はぁ……とため息が出る。オビトお前、こんなもん背負って、それでも笑っていたんだな。
「わかったよ、受け入れる。でも食い過ぎはもう勘弁してくれ……。」
ポケットの中のスマホが振動した。誰だろう。取り出してその画面を見て、目を疑った。日付が2日も変わっている。つまり二日間俺はぶっ倒れていたわけ? 血を飲まれすぎたから? いやいや、そんなに血を失ったら入院レベルじゃないか。ていうか会社!! 着信が何十件も入っていた。会社の番号と上司の番号と同僚の番号と。
「ごめんなさいじゃないよ何してくれちゃってんの!!」
少年は大声にビクッとしてから、しおらしく「ごめんなさい」と呟く。
しかしもう受け入れると言ってしまった。機会音声はは聞こえなくなったが、厄介な上変なオプションまでついたこいつの面倒をこれから見なければいけない。

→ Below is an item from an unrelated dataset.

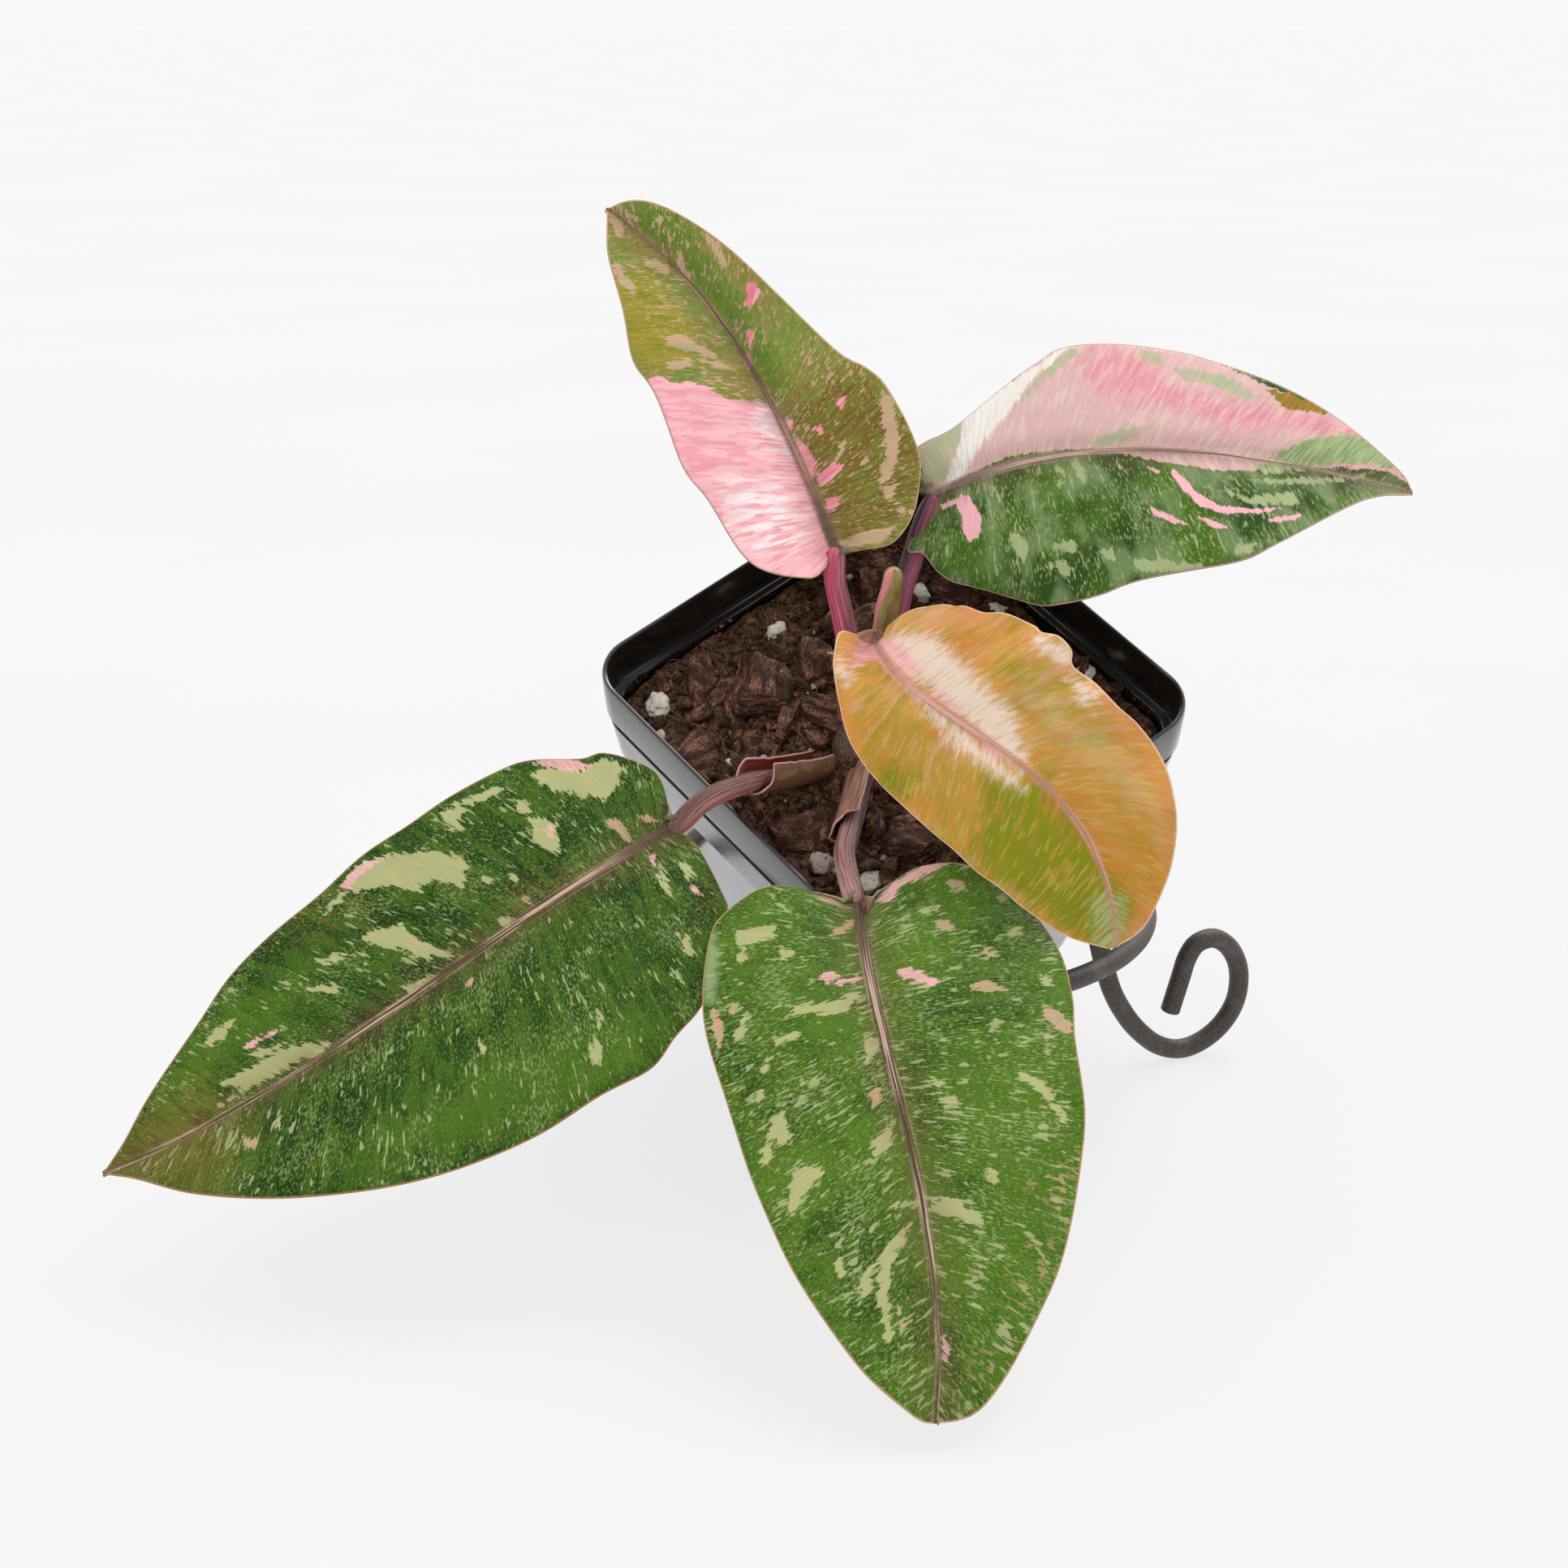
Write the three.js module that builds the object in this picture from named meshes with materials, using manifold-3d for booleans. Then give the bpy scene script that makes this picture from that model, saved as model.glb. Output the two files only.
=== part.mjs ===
// A small variegated aroid with five leaves in a square nursery pot. The pot leans back in a
// scrolled wire stand, so that the leaves face the front. Millimetres, +Z up, the table at z = 0.

import * as THREE from "three";
import { mergeVertices } from "three/addons/utils/BufferGeometryUtils.js";
import Module from "manifold-3d";

const wasm = await Module();
wasm.setup();

// Driving dimensions
const GAP = 0.3; // clearance between neighbouring pieces
const DEGREE = Math.PI / 180;

const POT_TOP = 102; // width over the rim
const POT_BASE = 76;
const POT_HEIGHT = 99;
const POT_WALL = 1.2;
const POT_CORNER = 11;
const RIM_BAND = 12.4; // height of the band under the rim
const SECOND_BAND = 26.5; // depth of the lower edge of the band below it
const INNER_LEDGE = 1.7; // width of the step inside, behind the rim band
const DRAIN_RADIUS = 4;
const DRAIN_OFFSET = 25;
const DRAIN_SIDES = 12;
const POT_TILT = 36.34 * DEGREE;
const POT_LEANS_TOWARDS = -91.77 * DEGREE;
const POT_TURN = 39.32 * DEGREE;
const RIM_CENTRE = new THREE.Vector3(-1.86, -32.85, 108.97);

const SOIL_DEPTH = 14.8; // below the rim
const CROWN_PLACE = new THREE.Vector2(-10.5, -1.5); // in the pot's own plane
const CROWN_RADIUS = 7;
const CROWN_SIDES = 12;

const WIRE = 5; // diameter of the stand's wire
const WIRE_SIDES = 8;
const RING_STEPS = 60;
const LEG_STEPS = 38;
const RING_RADIUS = 64.3;
const RING_HEIGHT = 42.2;
const FOOT = new THREE.Vector2(75.2, -1); // where the right leg touches the table
const LEG_PLANE = 21 * DEGREE; // the direction that its scroll faces
const LEG_TURNS = { right: 0, left: 120, front: -113 };

const BLADE_THICKNESS = 0.9;
const BLADE_SHARES = [1, 0.72, 0.4, 0.12]; // points across half a blade, from the edge inwards
const ROOT_CROWDING = 1.6; // how much the side veins crowd towards the stalk
const RIB_AT_STALK = 1.6; // how far the midrib stands out below the blade
const RIB_AT_TIP = 0.1;
const TIP_HALF_WIDTH = 0.5;
const STALK_STEP = 3.5; // distance between the rings of a stalk
const STALK_SIDES = 10;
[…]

「も~……勘弁して……そういやお前……名前とかあるの。」
尋ねると、少年は嬉しそうに笑った。
「サスケ! あんたは? なまえ!」
「俺はカカシ、……ずいぶん和風な名前なんだな……。」
「よろしくする? いっしょいい?」
「うんいいよ、よろしくな、サスケ。」
足をばたつかせて喜ぶ様子は子どもそのものだ。見たところ、人間基準で言えば5~6歳くらいだろうか。
これからどうするかなぁ……と思いながら、取り敢えず失った血液分の栄養を補おうと、台所に向かった。